Troy Williams, CEO of the Independent Tertiary Education Council Australia, said the membership body supported the move despite the “administrative burden” the changes could bring.
“Although increased compliance activity comes with an unwanted administrative burden on quality providers, those that are doing the right thing by students have nothing to fear, and non-genuine providers will exit the system,” he said.
The government promised to continue cracking down on “predatory” providers, warning that it may use its powers to issue suspension certificates to high-risk institutions, which would stop them from recruiting any international students.
It has also given the Australian Skills Quality Authority more power to regulate Registered Training Organisations in order to help “eliminate… non-genuine operators”.
Education agents also welcomed the intervention, but called for more oversight.
“This is an excellent development for the entire sector,” said Nishi Borra, president of the Association of Australian Education Representatives in India.
“It’s a known fact that agents and their institutional partners spend a lot of time and resources to recruit students.

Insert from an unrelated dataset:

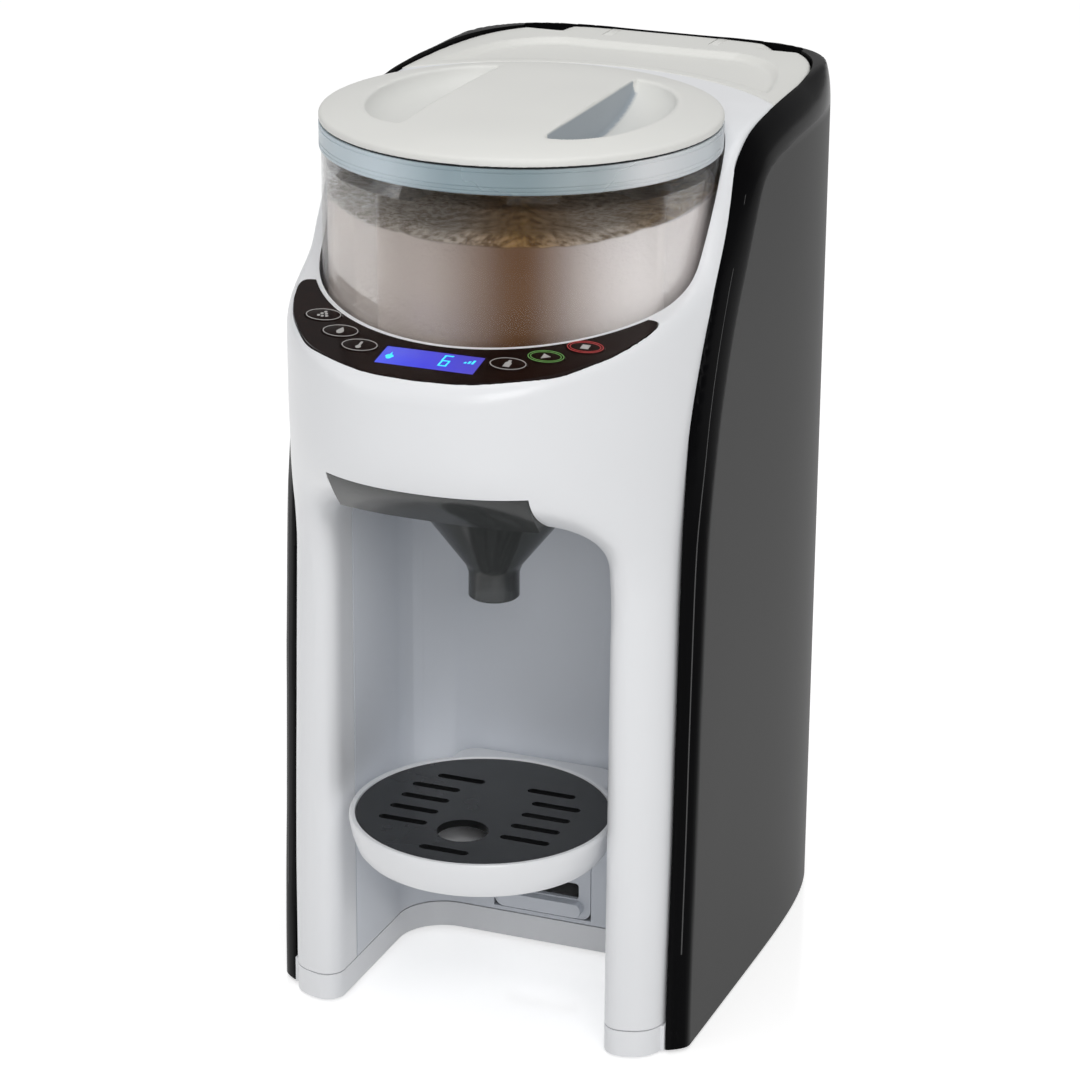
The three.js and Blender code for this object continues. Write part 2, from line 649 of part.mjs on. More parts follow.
// Funnel drawer: shallow open box behind a slanted front plate, cone and spout below
const outlet_spot = [0, deep.head_centre - wide.outlet_reach];
function funnel() {
  const floor_low = high.funnel_floor;
  const tub = box(spread(wide.funnel), [-machine_depth, deep.funnel_back], [floor_low, high.funnel_top])
    .intersect(headLoft(0));
  const room = box(spread(wide.funnel - thin_wall), [-machine_depth, deep.funnel_back - thin_wall],
    [floor_low + thin_wall, machine_height]).intersect(headLoft(liner_wall));
  const mouth = wide.cone - thin_wall;
  const cone = turned([
    [wide.cone, floor_low + 1], [wide.cone, floor_low], [wide.spout, high.spout_top], [wide.spout,
      high.spout_bottom],
    [wide.spout - thin_wall, high.spout_bottom], [wide.spout - thin_wall, high.spout_top + 1], [mouth,
      floor_low + 1],
  ], outlet_spot, 28);
  return tub.subtract(room).subtract(rod(mouth, [floor_low - 1, floor_low + wall], outlet_spot, 28))
    .add(cone);
}
addPart('funnel', funnel(), looks.smoke_plastic);

// Control panel, display and buttons
const lcd_span = [deep.lcd_front, deep.lcd_back];
const button_cuts = button_spots.map(([, spot]) => onPanel(
  oval(spot, wide.button_long + gap, wide.button_wide + gap), -margin, margin));
const panel = cutAll(onPanel(panelPlan(0), -panel_depth, panel_proud), [
  pocket(run_gap, past_height), onPanel(rectangle(wide.lcd, lcd_span, gap), -margin,
    margin), ...button_cuts,
]);
addPart('control_panel', panel, looks.panel_black);
addPart('lcd_display', onPanel(rectangle(wide.lcd, lcd_span), -panel_depth, panel_proud),
  looks.display_blue);
for (const [name, spot] of button_spots) {
  const cap = onPanel(oval(spot, wide.button_long, wide.button_wide), -button_sink, button_proud);
  const stem = onPanel(oval(spot, wide.stem, wide.stem, 8), -stem_end, -button_sink + gap);
  addPart(name, cap.add(stem), looks.panel_black);
}
const control_board = onPanel(panelPlan(-board_inset), -board_level - board_thickness, -board_level)
  .subtract(pocket(wall, past_height));
addPart('control_board', control_board, looks.board_green);

// Chassis: pocket floor, motor shelf, chute and legs
const deck_top = high.pocket_floor - gap;
const idler_spot = [0, deep.head_centre + 2 * wide.gear_pitch];
const motor_spot = [0, deep.head_centre + 4 * wide.gear_pitch];
function chassis() {
  const disc = rod(wide.chassis_disc, [high.chassis_mid - gap, deck_top], head_centre);
  const rear_plate = box(spread(wide.leg_out), [deep.head_centre + wide.outlet, deep.leg_back],
    [high.chassis_low, high.chassis_mid]);
  const legs = [-1, 1].map((side) => box(
    [wide.leg_in, wide.leg_out].map((x) => side * x).sort((a, b) => a - b),
    [deep.leg_front, deep.leg_back], [floor_top + gap, high.chassis_mid]));
  const shelf = box(spread(wide.leg_out - 1), [deep.shelf_front, deep.shelf_back], [high.shelf_low,
    high.shelf_high]);
  const chute = rod(wide.outlet + thin_wall, [high.chute_low, deck_top], outlet_spot, 20);
  const above_gears = [high.gear_high, high.container_low];
  return cutAll(joinAll([disc, rear_plate, ...legs, shelf, chute]), [
    rod(wide.outlet, past_height, outlet_spot, 20),
    rod(wide.shaft + gap, above_gears, head_centre, 16),
    rod(wide.axle + gap, above_gears, idler_spot, 16),
    rod(wide.axle + gap, above_gears, motor_spot, 16),
    rod(wide.shaft + run_gap, [high.motor_high, high.gear_low], motor_spot, 20),
    box([wide.cone_slot / 2, wide.foot_rear], [deep.screw_front, deep.valve / 2], [high.motor_high,
      high.gear_low]),
  ]);
}
addPart('chassis', chassis(), looks.inner_grey);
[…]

Student retention was a serious issue and it worried us all.”
But he added that the government should link visas to institutions, meaning any student wishing to switch providers would need to re-apply for a visa and non-compliance risks are passed on to the new institution.
Ravi Lochan Singh, managing director of student recruitment agency Global Reach, agreed: “What I am campaigning for is that onshore poaching should be discouraged even more.
“Allowing change of provider after six months should also require a release from the first institution unless a fresh student visa is applied.”
Study visas are already linked to institutions in New Zealand and the UK.
The government also raised the amount of money students must prove they have in savings in order to be eligible for an Australian visa.
Williams said the move was “expected” but not “positive” as it increases financial barriers for students hoping to study in Australia.
“Broadly speaking, ITECA is of the [belief] that any international student wishing to come to Australia needs to be able to support themselves and the current visa framework reflects that in part,” he said.
“Further consideration of the announcement needs to be made to ensure that an artificially high barrier hasn’t been placed before students that come to Australia with a genuine intent to study.”
Australia is expected to announce further measures linked to the international education sector later this year as part of its ongoing review of the country’s migration system.
Recent reports have suggested the government may scrap the Genuine Temporary Entrant requirement in student visa applications, which prevents potential students from expressing a desire to migrate permanently.